There is also a service consideration. Some manufacturers may decline certain service work or require aftermarket parts to be removed before proceeding. That can create extra cost after purchase.
Example of spotting aftermarket watch parts before you buy
If you are reviewing a listing online, start with the obvious question: does this watch look like known examples of the same reference? If the answer is no, pause before assuming it is rare.
Study the dial text, marker alignment, bezel font, hand shape, and bracelet fit. Ask whether the seller states that all parts are original. If diamonds are present, ask whether they are factory-set or added later. Request close-up photos of the dial, clasp, caseback, and movement when appropriate. A serious seller should be comfortable discussing authenticity and configuration in detail.
Equally important, judge the seller's trust structure. Certification, an authenticity pledge, clear return policies, and a track record as a trusted seller matter because aftermarket issues are often discovered through careful disclosure, not dramatic visual flaws.

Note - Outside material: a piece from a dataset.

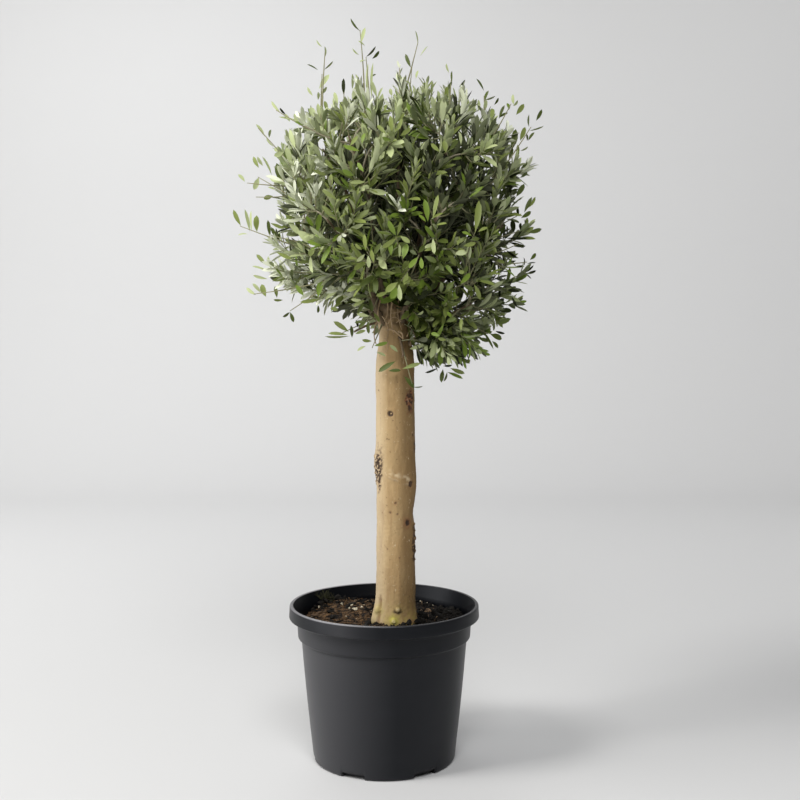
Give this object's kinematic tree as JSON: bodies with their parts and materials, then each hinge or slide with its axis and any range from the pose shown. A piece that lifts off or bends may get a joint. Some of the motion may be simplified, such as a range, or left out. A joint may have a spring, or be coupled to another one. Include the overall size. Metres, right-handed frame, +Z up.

At Affordable Swiss Watches Inc., that emphasis on authenticated inventory and transparent evaluation exists for a reason: buyers in this market should not have to guess.
The gray areas buyers should understand
Not every replaced part is a deal-breaker. A factory service crystal on a watch intended for daily wear may be perfectly reasonable. A period-correct bracelet replacement may have little impact on enjoyment. Even a service dial can make sense depending on the model and your goals.
What matters is alignment between the watch, the price, and your purpose. If you want a collector-grade Rolex, Patek Philippe, or Audemars Piguet, originality should carry more weight. If you want an authentic luxury timepiece to wear and enjoy, some replaced components may be acceptable, provided they are disclosed and reflected in the price.
The strongest purchases usually come from asking a simple question with real discipline: is this watch correct, or merely convincing? That mindset will protect you far better than chasing a bargain ever will.